The other two standout shorties were Horse at Night by Amina Cain — collected musings on her own habits when reading and writing fiction. Also great! And, lastly, The Grownup by Gillian Flynn. This one was the real cheat: it’s barely 60 pages, has the generous margins of a freshman-year term paper, and is essentially an anthologized short story that got published as a standalone book for the sole reason that Flynn just published Gone Girl and this also happened to exist.
Also, it won an Edgar! (Which Gone Girl did not. Which: ¯\_(ツ)_/¯ )
It was also very satisfying. And let me hit my goal for 2022.
Lesson 4, 5, 6: Very short books are a great way to leaven your reading routine and let you take risks you might not otherwise take. Also, trust staff picks. Also, if you set a reading goal, cheat with abandon.

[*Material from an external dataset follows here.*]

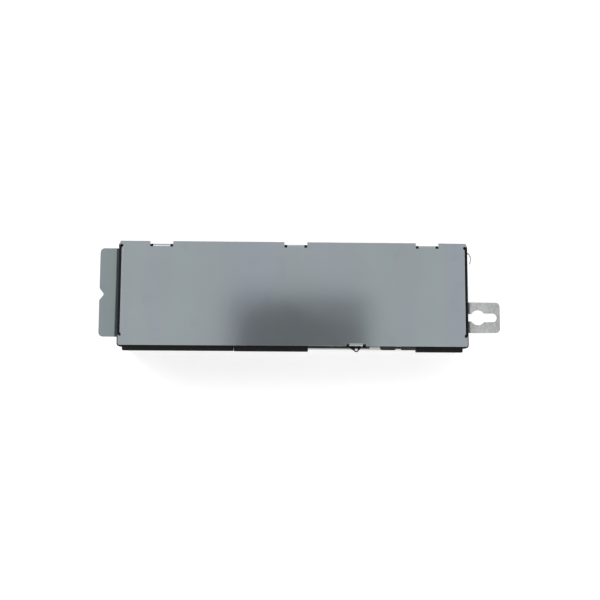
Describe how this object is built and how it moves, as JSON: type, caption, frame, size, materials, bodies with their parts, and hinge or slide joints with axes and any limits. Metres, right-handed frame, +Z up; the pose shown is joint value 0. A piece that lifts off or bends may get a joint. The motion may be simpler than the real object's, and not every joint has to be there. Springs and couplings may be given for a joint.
{
  "type": "bill validator",
  "caption": "Flat sheet-steel bill validator with a hinged sensor-and-roller upper unit, a driven lower unit, and a notched ear and a keyhole ear for mounting.",
  "frame": {"origin": "middle of the underside of the chassis tray", "axes": "+X along the unit towards the keyhole ear, +Y from the front edge to the hinged back, +Z up out of the cover"},
  "size_m": [0.2847, 0.079, 0.056],
  "materials": {
    "coated_steel": "satin blue-grey coating",
    "plated_steel": "zinc plated",
    "bright_steel": "ground bright steel",
    "black_plastic": "fine moulded texture",
    "grey_plastic": "moulded satin",
    "white_plastic": "natural acetal",
    "bronze": "sintered, oiled",
    "rubber": "ground matt rubber",
    "sensor_glass": "polished flat glass",
    "circuit_board": "green solder resist",
    "socket_shell": "tinned steel shell"
  },
  "bodies": {
    "lower_unit": {"chassis_tray": "plated_steel", "left_side_plate": "coated_steel", "right_side_plate": "plated_steel", "lower_guide": "black_plastic", "lower_image_sensor": "grey_plastic", "lower_sensor_glass": "sensor_glass", "magnetic_head_bar": "socket_shell", "lower_sensor_board": "circuit_board", "front_left_bush": "bronze", "front_right_bush": "bronze", "rear_left_bush": "bronze", "rear_right_bush": "bronze", "left_hinge_pin": "bright_steel", "right_hinge_pin": "bright_steel", "lift_spring": "bright_steel"},
    "upper_unit": {"top_cover": "coated_steel", "upper_bezel": "black_plastic", "upper_frame": "black_plastic", "upper_guide": "black_plastic", "upper_image_sensor": "grey_plastic", "upper_sensor_glass": "sensor_glass", "control_board": "circuit_board", "wide_connector": "black_plastic", "middle_connector": "black_plastic", "right_connector": "black_plastic", "left_shielded_socket": "socket_shell", "middle_shielded_socket": "socket_shell", "right_shielded_socket": "socket_shell"},
    "latch": {"latch_shaft": "bright_steel", "left_latch_hook": "plated_steel", "right_latch_hook": "plated_steel", "release_lever": "black_plastic"},
    "rear_drive": {"rear_drive_shaft": "bright_steel", "rear_drive_roller_1": "rubber", "rear_drive_roller_2": "rubber", "rear_drive_roller_3": "rubber", "rear_shaft_gear": "white_plastic", "input_gear": "white_plastic"},
    "front_drive": {"front_drive_shaft": "bright_steel", "front_drive_roller_1": "rubber", "front_drive_roller_2": "rubber", "front_drive_roller_3": "rubber", "front_shaft_gear": "white_plastic"},
    "idler": {"idler_gear": "white_plastic"},
    "front_pinch_carrier": {"front_left_pinch_block": "white_plastic", "front_right_pinch_block": "white_plastic", "front_left_pinch_spring": "bright_steel", "front_right_pinch_spring": "bright_steel"},
    "front_pinch_roller_set": {"front_pinch_shaft": "bright_steel", "front_pinch_roller_1": "grey_plastic", "front_pinch_roller_2": "grey_plastic", "front_pinch_roller_3": "grey_plastic"},
    "rear_pinch_carrier": {"rear_left_pinch_block": "white_plastic", "rear_right_pinch_block": "white_plastic", "rear_left_pinch_spring": "bright_steel", "rear_right_pinch_spring": "bright_steel"},
    "rear_pinch_roller_set": {"rear_pinch_shaft": "bright_steel", "rear_pinch_roller_1": "grey_plastic", "rear_pinch_roller_2": "grey_plastic", "rear_pinch_roller_3": "grey_plastic"}
  },
  "joints": [
    {"name": "upper_unit_hinge", "type": "hinge", "parent": "lower_unit", "child": "upper_unit", "pos_m": [0, 0.0315, 0.038], "axis": [-1, 0, 0], "range_deg": [0, 60]},
    {"name": "latch_pivot", "type": "hinge", "parent": "upper_unit", "child": "latch", "pos_m": [0, -0.03, 0.043], "axis": [1, 0, 0], "range_deg": [0, 15]},
    {"name": "rear_drive_spin", "type": "hinge", "parent": "lower_unit", "child": "rear_drive", "pos_m": [0, 0.0216, 0.0176], "axis": [1, 0, 0], "continuous": true},
    {"name": "front_drive_spin", "type": "hinge", "parent": "lower_unit", "child": "front_drive", "pos_m": [0, -0.0216, 0.0176], "axis": [1, 0, 0], "continuous": true},
    {"name": "idler_spin", "type": "hinge", "parent": "lower_unit", "child": "idler", "pos_m": [0, 0, 0.0176], "axis": [1, 0, 0], "continuous": true},
    {"name": "front_pinch_float", "type": "slide", "parent": "upper_unit", "child": "front_pinch_carrier", "axis": [0, 0, 1], "range_m": [0, 0.001], "stiffness_N_per_m": 600, "springref_m": -0.004, "deforming": ["front_left_pinch_spring", "front_right_pinch_spring"]},
    {"name": "front_pinch_spin", "type": "hinge", "parent": "front_pinch_carrier", "child": "front_pinch_roller_set", "pos_m": [0, -0.0216, 0.0329], "axis": [1, 0, 0], "continuous": true},
    {"name": "rear_pinch_float", "type": "slide", "parent": "upper_unit", "child": "rear_pinch_carrier", "axis": [0, 0, 1], "range_m": [0, 0.001], "stiffness_N_per_m": 600, "springref_m": -0.004, "deforming": ["rear_left_pinch_spring", "rear_right_pinch_spring"]},
    {"name": "rear_pinch_spin", "type": "hinge", "parent": "rear_pinch_carrier", "child": "rear_pinch_roller_set", "pos_m": [0, 0.0216, 0.0329], "axis": [1, 0, 0], "continuous": true}
  ],
  "couplings": [
    {"joint": "front_drive_spin", "follows": "rear_drive_spin", "ratio": 1},
    {"joint": "idler_spin", "follows": "rear_drive_spin", "ratio": -0.6875}
  ]
}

Having once again blown past my self-imposed word count (1251 and counting!), I must sign off quickly now. I promise that future installments of whatever this is will a) be much shorter and b) move away from self-indulgent recaps of my own reading habits toward topics of practical utility, about reading. Or writing. Or both. I hope.
Cheers,
Adam
Books as souvenirs are the key to deep deep nostalgia and reliving one’s favourite vacations over and over. I can’t tell you how many times I’ve reached for a romance novel I bought while vacationing in Bar Harbor in the dead of Ottawa winter.
I dig this whole train of thought. Typically I read 20 or so prose books a year but this year I want to try to do either 30 or 10 ones that I’m just super into and want to reread…leaning toward the 10.